MUMBAI, INDIA - NOVEMBER 3: Jason Gillespie of Australia celebrates the wicket of Gautam Gambhir of India during day one of the Fourth Test between India and Australia at Wankhede Stadium on November 3, 2004 in Mumbai, India. (Photo by Hamish Blair/Getty Images)

Former Australian fast bowler Jason Gillespie, who was part of the last Australian team to win in India, has suggested putting away egos will be a key to winning on the sub-continent in the upcoming Border-Gavaskar Trophy series.

Gillespie was Australia's leading wicket-taker in the series, taking 20 wickets at an average of 16.15, including grabbing combined figures of 9 for 80 during the third Test in Nagpur.

Australia won the series 2-1 while playing three fast bowlers and missing captain Ricky Ponting, with Adam Gilchrist taking over and delivering a famous, rare victory in the sub-continent nation.

India, if anything, are more dominant now at home in the five-day format than they ever have been, and will pose the greatest challenge yet for Pat Cummins' side, who have all but booked their spot in the World Test Championship final after a wonderful 24 months.

However, Gillespie warned Cummins and the pace-bowling group - to be made up of Mitchell Starc, Josh Hazlewood, Scott Boland and Lance Morris - to put away their egos and bowl the correct line and length.

“Back in 2004 we, as a bowling group, put our egos away,” said Gillespie, who is Australia's ninth-greatest Test wicket-taker.

“I remember in 2001, we still went over there thinking we could bowl the Australian line and length and get away with that and we'd just roll them over.

“In ‘04 we thought about it long and hard and reflected on it and decided we needed to just put our egos away and play subcontinent-style cricket and we did that. We had a bit of success with three quicks and ‘The King' (Shane Warne) bowing, with some help from ‘Pup' (Michael) Clarke and ‘Boof' (Darren) Lehmann.

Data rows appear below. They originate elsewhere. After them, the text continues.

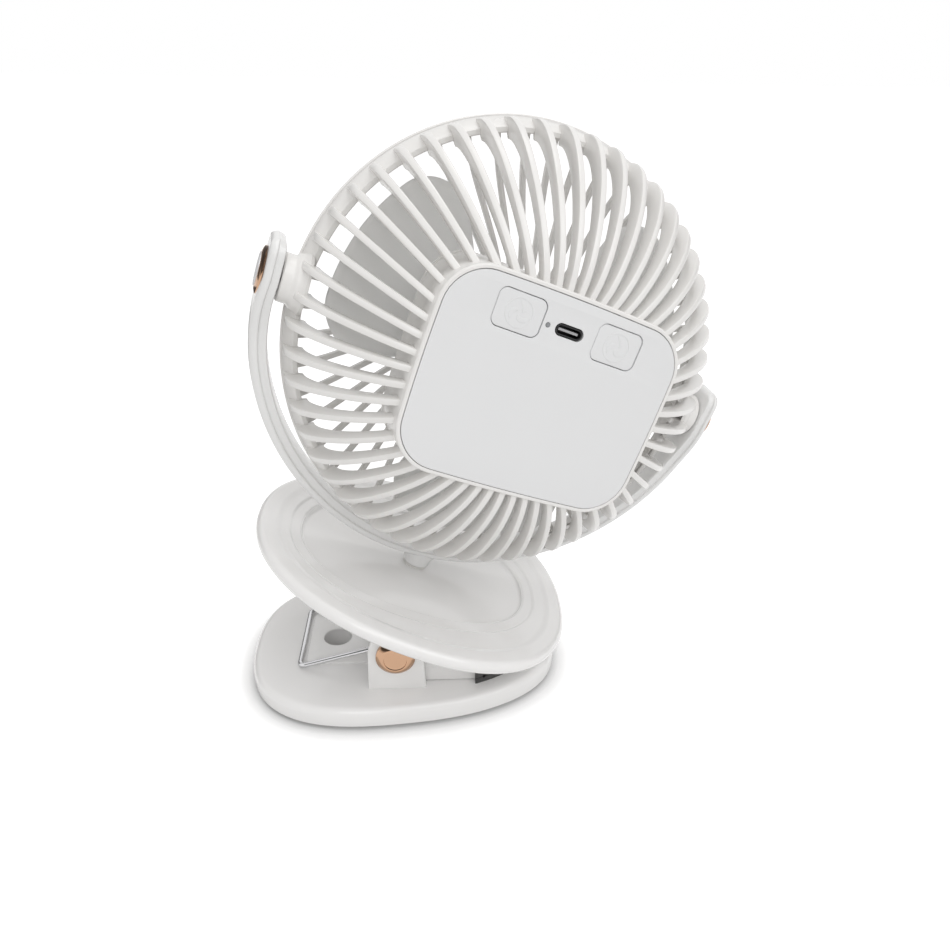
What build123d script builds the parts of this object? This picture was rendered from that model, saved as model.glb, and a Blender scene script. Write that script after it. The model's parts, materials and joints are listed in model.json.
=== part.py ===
from build123d import *

# Clip fan: a caged fan head in a U-shaped yoke that swivels on the dish of a spring clip.
# Frame: origin at the middle of the base's underside, +Z up, +X along the clip to its mouth.
# The fan's back, with its control panel, faces -Y. Millimetres and degrees.

import os
from math import acos, atan2, ceil, cos, hypot, pi, radians, sin

os.makedirs("parts", exist_ok=True)

# ---- how the fan is set at rest ----
jaw_angle = 22.0            # dish plane against the base while the jaws are shut
swivel_angle = 10.1         # yoke turned on the dish
tilt_angle = -8.5           # head leaning back in the yoke

# ---- clearances ----
running_gap = 0.3           # between faces of different bodies that pass each other
seat_gap = 0.05             # between pieces that are assembled face to face
pin_clearance = 0.06        # radial, of a pin or shaft in its bore
panel_gap = 0.2             # round the panel, the buttons and the port
screw_clearance = 0.15      # radial, of a screw in a plain hole

# ---- clip base (lower jaw) ----
base_length = 124.6
base_width = 89.6
base_height = 9.7
base_wall = 2.4
base_edge_radius = 3.0
base_taper = 0.13           # share by which the mouth end is narrower than the middle
oval_power = 2.5            # 2 is an ellipse, more is squarer
base_cover_thickness = 1.8
base_boss_x = 40.0
base_boss_y = 26.0
hanging_hole_x = -27.9
hanging_hole_diameter = 11.5
spring_seat_height = 1.0
spring_seat_margin = 1.2    # between the raised seat and the wire round it

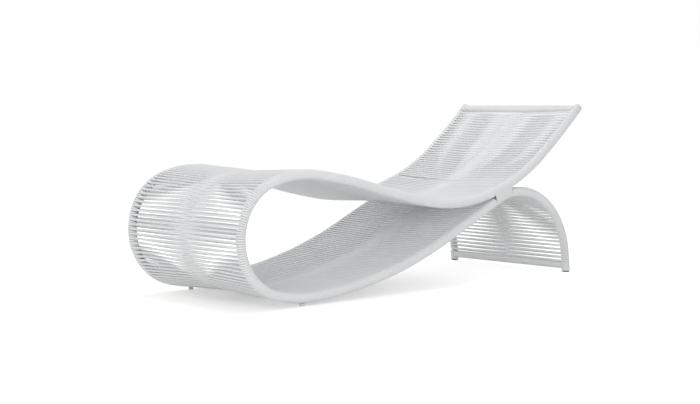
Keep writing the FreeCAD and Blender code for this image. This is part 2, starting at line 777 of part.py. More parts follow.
def add_pad(doc, sheet, line, side):
    """A rear foot pad: a disc on the floor and a stem up the leg's tube."""
    name = "foot_pad_" + SIDE_NAMES[side]
    foot = line.point(line.stations["foot"], side * sheet.rail_spacing / 2)
    along = line.tangent(line.stations["foot"])
    disc = add_cylinder(doc, name + "_disc", Vector(foot.x, foot.y, 0), UP, "Sizes.pad_diameter / 2",
                        "Sizes.pad_height")
    stem = add_cylinder(doc, name + "_stem", foot + along * (sheet.pad_height / 2), -along,
                        "Sizes.tube_diameter / 2 - Sizes.tube_wall - Sizes.fit_clearance",
                        "Sizes.pad_height / 2 + Sizes.pad_stem")
    return add_fuse(doc, name, disc, stem)


def add_glide(doc, sheet, line, side):
    """A front glide: a disc on the floor under the winding, and a neck up into the loop's tube."""
    name = "front_glide_" + SIDE_NAMES[side]
    rail = line.point(find_glide(sheet, line, side), side * sheet.rail_spacing / 2)
    floor = Vector(rail.x, rail.y, 0)
    disc = add_cylinder(doc, name + "_disc", floor, UP, "Sizes.glide_diameter / 2",
                        line.lowest() - wound_radius(sheet) - sheet.fit_clearance)
    neck = add_cylinder(doc, name + "_neck", floor, UP, "Sizes.glide_neck / 2",
                        rail.z - sheet.tube_diameter / 2 + sheet.tube_wall + sheet.glide_tip)
    return add_fuse(doc, name, disc, neck)


def centre_outline(sheet, line):
    """Shifts the outline so that the lounger's middle lies at x = 0."""
    slope = line.place(0)[2] - math.pi
    head_reach = (
        (sheet.end_wall - sheet.end_round) * math.cos(slope)
        + (sheet.fitting_diameter / 2 - sheet.end_round) * math.sin(slope)
        + sheet.end_round
    )
    line.shift = (wound_radius(sheet) - head_reach - sheet.outline_length) / 2


def check(doc, subparts):
    """Stops if an object failed, or if a sub-part has no sound solid."""
    for item in doc.Objects:
        if "Invalid" in item.State or "Error" in item.State:
            raise RuntimeError("%s failed: %s" % (item.Label, item.State))
    for item in subparts:
        if item.Shape.isNull() or not item.Shape.isValid() or not item.Shape.Solids:
            raise RuntimeError("%s has no valid solid" % item.Label)


def main():
    doc = FreeCAD.newDocument("relaxation_lounger")
    sheet = make_sheet(doc)
    line = Outline(sheet)
    centre_outline(sheet, line)
    seat_place, arch_place = find_junction(line)
    subparts = []
    for side in (LEFT, RIGHT):
        subparts += add_rails(doc, sheet, line, side)
        subparts += add_sleeves(doc, sheet, line, side)
        subparts.append(add_head_fitting(doc, sheet, line, side))
        subparts.append(add_foot_fitting(doc, sheet, line, side))
        subparts.append(add_web(doc, sheet, line, side, seat_place, arch_place))
        subparts.append(add_pad(doc, sheet, line, side))
        subparts.append(add_glide(doc, sheet, line, side))
    subparts += add_crossbars(doc, sheet, line)
    subparts += add_windings(doc, sheet, line, seat_place, arch_place)
    doc.recompute()
    check(doc, subparts)
    os.makedirs(PARTS_FOLDER, exist_ok=True)
    for item in subparts:
        item.Shape.exportStep(os.path.join(PARTS_FOLDER, item.Label + ".step"))


main()
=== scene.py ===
"""The looks of a relaxation lounger: two bent side rails wound with one thick white cord.

Metres, +Z up, the head end at +X, the left rail at -Y, the floor at z = 0. The rails' outline and the
places of the winding are those of the part's source, repeated here in millimetres.
"""

import math

import bpy
from collections import namedtuple
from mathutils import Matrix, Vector


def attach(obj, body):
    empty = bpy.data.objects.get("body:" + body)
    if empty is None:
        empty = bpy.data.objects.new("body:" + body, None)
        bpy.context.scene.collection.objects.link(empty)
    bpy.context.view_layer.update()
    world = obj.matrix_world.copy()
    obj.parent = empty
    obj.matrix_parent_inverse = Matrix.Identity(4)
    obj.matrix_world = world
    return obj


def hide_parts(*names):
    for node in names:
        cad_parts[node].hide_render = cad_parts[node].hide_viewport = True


MM = 0.001
LEFT = -1
RIGHT = 1
ACROSS = Vector((0, 1, 0))

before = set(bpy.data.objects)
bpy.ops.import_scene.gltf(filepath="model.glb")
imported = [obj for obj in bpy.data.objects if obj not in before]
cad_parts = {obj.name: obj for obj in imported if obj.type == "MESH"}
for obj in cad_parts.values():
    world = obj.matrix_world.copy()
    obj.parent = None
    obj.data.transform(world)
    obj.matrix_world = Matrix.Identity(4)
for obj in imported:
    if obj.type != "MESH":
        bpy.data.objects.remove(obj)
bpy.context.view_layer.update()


def add_object(name, data):
    thing = bpy.data.objects.new(name, data)
    bpy.context.scene.collection.objects.link(thing)
    return thing


# The rails' outline, in millimetres.

OUTLINE_LENGTH = 1824.8
OUTLINE_HEIGHT = 690.4
OUTLINE_SHIFT = -909.162
RAIL_SPACING = 628.0
PAD_HEIGHT = 5.0

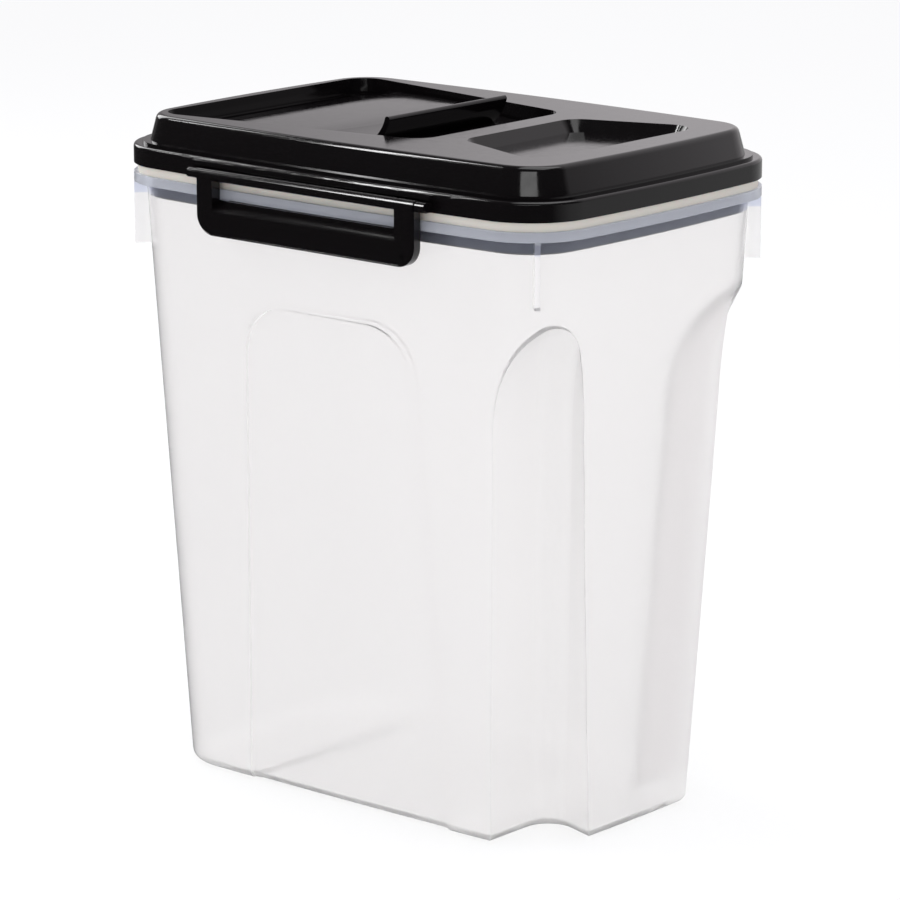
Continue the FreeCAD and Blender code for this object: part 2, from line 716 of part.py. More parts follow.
def build_lid():
    """The black lid: skirt, raised top, recesses, plug ring and latch ears."""
    skirt = extrude("skirt_raw", rim_outline("skirt_outline", zero, skirt_bottom),
                    size.skirt_height)
    skirt = rounded("skirt", skirt, size.skirt_rounding, at_height(ledge_top))
    bead = extrude("bead", rim_outline("bead_outline", size.step_inset, ledge_top - size.lid_shell),
                   size.lid_shell + size.step_height)
    foot = rim_outline("plateau_foot", size.plateau_inset, ledge_top - size.lid_shell)
    head = rim_outline("plateau_head", size.plateau_inset + size.plateau_taper, plateau_top)
    plateau = loft("plateau_raw", [foot, head])
    plateau = rounded("plateau", plateau, size.plateau_rounding, at_height(plateau_top))
    plug = extrude("plug", rim_outline("plug_outline", plug_outer, rim_top - size.plug_depth),
                   size.plug_depth + size.seal_height + size.lid_shell)
    outer = fuse("lid_outer", [skirt, bead, plateau, plug] + latch_mounts())

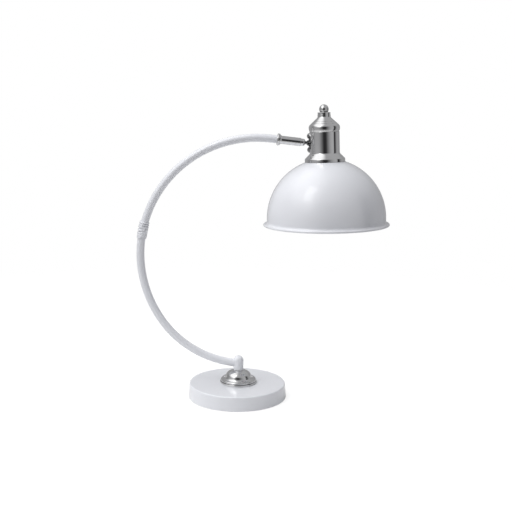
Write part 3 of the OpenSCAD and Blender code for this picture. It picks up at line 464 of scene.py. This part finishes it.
def floor_material():
    """Pale and plain, faded into the white round it and clear from below. The camera sees
    it brighter than it lights the lamp."""
    material = bpy.data.materials.new("floor_white")
    material.use_nodes = True
    material.node_tree.nodes.clear()
    lights_lamp = grey_shader(material, "ShaderNodeBsdfDiffuse", FLOOR_LIGHT)
    seen = add_node(material, "ShaderNodeAddShader")
    link(material, grey_shader(material, "ShaderNodeBsdfDiffuse", FLOOR_SEEN), seen.inputs[0])
    link(material, grey_shader(material, "ShaderNodeBsdfTransparent", WHITE_SEEN), seen.inputs[1])
    to_camera = add_node(material, "ShaderNodeLightPath").outputs["Is Camera Ray"]
    pale = mix_shaders(material, to_camera, lights_lamp, seen.outputs[0])
    distance = add_node(material, "ShaderNodeVectorMath", operation="LENGTH")
    link(material, own_place(material), distance.inputs[0])
    hidden = add_node(material, "ShaderNodeMath", operation="MAXIMUM")
    link(material, spread(material, distance.outputs["Value"], 0.0, 1.0, *FLOOR_FADE),
         hidden.inputs[0])
    link(material, add_node(material, "ShaderNodeNewGeometry").outputs["Backfacing"],
         hidden.inputs[1])
    clear = grey_shader(material, "ShaderNodeBsdfTransparent")
    out = add_node(material, "ShaderNodeOutputMaterial")
    link(material, mix_shaders(material, hidden.outputs[0], pale, clear), out.inputs["Surface"])
    return material


def make_floor():
    shape = bmesh.new()
    bmesh.ops.create_circle(shape, cap_ends=True, segments=FLOOR_SIDES, radius=FLOOR_R)
    mesh = bpy.data.meshes.new("floor")
    shape.to_mesh(mesh)
    shape.free()
    mesh.materials.append(floor_material())
    floor = bpy.data.objects.new("floor", mesh)
    SCENE.collection.objects.link(floor)


# Lights that face the lamp: towards the light, its distance, width, height, power in watts
# and whether the bright metal mirrors it
LIGHTS = {
    "key_light": (KEY_FROM, 1.6, 0.45, 0.8, 2.1, True),
    "left_light": (Vector((-0.6, -0.4, 0.9)), 1.8, 1.2, 1.2, 9.6, False),
    "back_light": (Vector((-0.7, 0.6, 0.9)), 1.8, 1.2, 1.2, 7.2, False),
    "top_light": (Vector((-0.1, 0.0, 1.0)), 1.8, 1.2, 1.2, 3.3, False),
}


def softbox(name, direction, distance, width, height, power, mirrored):
    """A rectangular soft light that faces the lamp."""
    data = bpy.data.lights.new(name, "AREA")
    data.shape = "RECTANGLE"
    data.size = width
    data.size_y = height
    data.energy = power
    light = bpy.data.objects.new(name, data)
    light.location = LAMP_MIDDLE + direction.normalized() * distance
    light.rotation_euler = (-direction).to_track_quat("-Z", "Y").to_euler()
    light.visible_glossy = mirrored
    SCENE.collection.objects.link(light)


# The studio that lights the lamp and shows in its bright metal. Angles are degrees from the
# camera's side towards +X, and the last number is the grey seen there.
STUDIO_WALL = ((-180, 0.38), (-135, 0.42), (-105, 0.32), (-92, 0.32), (-80, 0.44), (-60, 0.46),
               (-44, 0.43), (-25, 0.20), (-13, 0.07), (-9, 0.03), (10, 0.04), (14, 0.12),
               (22, 0.20), (32, 0.34), (46, 0.46), (64, 0.52), (72, 0.36), (75, 0.03),
               (85, 0.04), (90, 0.22), (98, 0.36), (113, 0.44), (129, 0.38), (180, 0.38))
STUDIO_CEILING = 0.48
CEILING_FROM = (0.35, 0.7)  # sine of the height at which the walls turn into the ceiling
# The big softbox high on the left: directions whose product with each vector passes from
# the first number to the second go from dark to lit
SOFTBOX_EDGES = (((-1.0, 0.0, 0.6), 0.55, 0.85), ((0.0, -0.4, 1.0), 0.35, 0.75))
SOFTBOX_GLOW = 0.95
BLUISH = (1.0, 1.0, 1.02)


def studio_room(world, towards):
    """The walls by their angle round the lamp, which turn into the ceiling above."""
    axes = add_node(world, "ShaderNodeSeparateXYZ")
    link(world, towards, axes.inputs[0])
    nearer = add_node(world, "ShaderNodeMath", operation="MULTIPLY")
    nearer.inputs[1].default_value = -1.0
    link(world, axes.outputs["Y"], nearer.inputs[0])
    angle = add_node(world, "ShaderNodeMath", operation="ARCTAN2")
    link(world, axes.outputs["X"], angle.inputs[0])
    link(world, nearer.outputs[0], angle.inputs[1])
    wall = add_node(world, "ShaderNodeValToRGB")
    stops = wall.color_ramp.elements
    while len(stops) < len(STUDIO_WALL):
        stops.new(0.5)
    for stop, (degrees, grey) in zip(stops, STUDIO_WALL):
        stop.position = (degrees + 180) / 360
        stop.color = (*(grey * c for c in BLUISH), 1.0)
    link(world, spread(world, angle.outputs[0], 0.0, 1.0, -math.pi, math.pi), wall.inputs["Fac"])
    room = add_node(world, "ShaderNodeMix", data_type="RGBA")
    room.inputs[SECOND].default_value = (*(STUDIO_CEILING * c for c in BLUISH), 1.0)
    link(world, spread(world, axes.outputs["Z"], 0.0, 1.0, *CEILING_FROM, "SMOOTHSTEP"),
         room.inputs[SHARE])
    link(world, wall.outputs["Color"], room.inputs[FIRST])
    return room.outputs[MIXED]


def softbox_glow(world, towards):
    """The big softbox: lit where both of its edge vectors agree."""
    lit = add_node(world, "ShaderNodeMath", operation="MULTIPLY")
    for i, (across, low, high) in enumerate(SOFTBOX_EDGES):
        facing = add_node(world, "ShaderNodeVectorMath", operation="DOT_PRODUCT")
        facing.inputs[1].default_value = across
        link(world, towards, facing.inputs[0])
        link(world, spread(world, facing.outputs["Value"], 0.0, 1.0, low, high, "SMOOTHSTEP"),
             lit.inputs[i])
    glow = add_node(world, "ShaderNodeMath", operation="MULTIPLY")
    glow.inputs[1].default_value = SOFTBOX_GLOW
    link(world, lit.outputs[0], glow.inputs[0])
    return glow.outputs[0]


def make_world():
    """White where the camera looks past the lamp. What lights and mirrors in the lamp is
    a grey studio with dark gaps in its walls, a pale ceiling and a big softbox."""
    world = bpy.data.worlds.new("studio")
    SCENE.world = world
    world.use_nodes = True
    world.node_tree.nodes.clear()
    towards = add_node(world, "ShaderNodeTexCoord").outputs["Generated"]
    studio = add_node(world, "ShaderNodeMix", data_type="RGBA", blend_type="ADD")
    studio.inputs[SHARE].default_value = 1.0
    link(world, studio_room(world, towards), studio.inputs[FIRST])
    link(world, softbox_glow(world, towards), studio.inputs[SECOND])
    lit = add_node(world, "ShaderNodeBackground")
    link(world, studio.outputs[MIXED], lit.inputs["Color"])
    seen = add_node(world, "ShaderNodeBackground")
    seen.inputs["Color"].default_value = (1.0, 1.0, 1.0, 1.0)
    to_camera = add_node(world, "ShaderNodeLightPath").outputs["Is Camera Ray"]
    out = add_node(world, "ShaderNodeOutputWorld")
    link(world, mix_shaders(world, to_camera, lit.outputs[0], seen.outputs[0]),
         out.inputs["Surface"])


make_floor()
make_world()
for name, values in LIGHTS.items():
    softbox(name, *values)
SCENE.view_settings.view_transform = "Standard"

“So whichever way the Australian team goes, I think adaptability and situation awareness is going to be absolutely crucial. Backing your skills and backing your fitness is also key on the subcontinent because it's hot, it's humid, it's uncomfortable, they're foreign conditions – you've got to bank on your fitness and strength taking you deep into games."

Gillespie noted significant differences between bowling in India and Pakistan, and suggested Nathan Lyon will have to alter his game slightly to be effective in India.

“It's subcontinental conditions, but they are different, and Pakistan players use the conditions slightly different to India players,” Gillespie said.

“Speaking to Nathan Lyon … he talked about the difference between bowling to Pakistan batsmen and Indian batsmen. Indian batsmen don't tend to sweep, whereas Pakistan batsmen will just pull out the broom – so that's a challenge for him as a spin bowler.

“But I think the quicks will get a little more assistance off the surface in India. Pakistan is a really tough place to bowl for a fast bowler."

Australia's first Test against India starts on February 9 in Nagpur.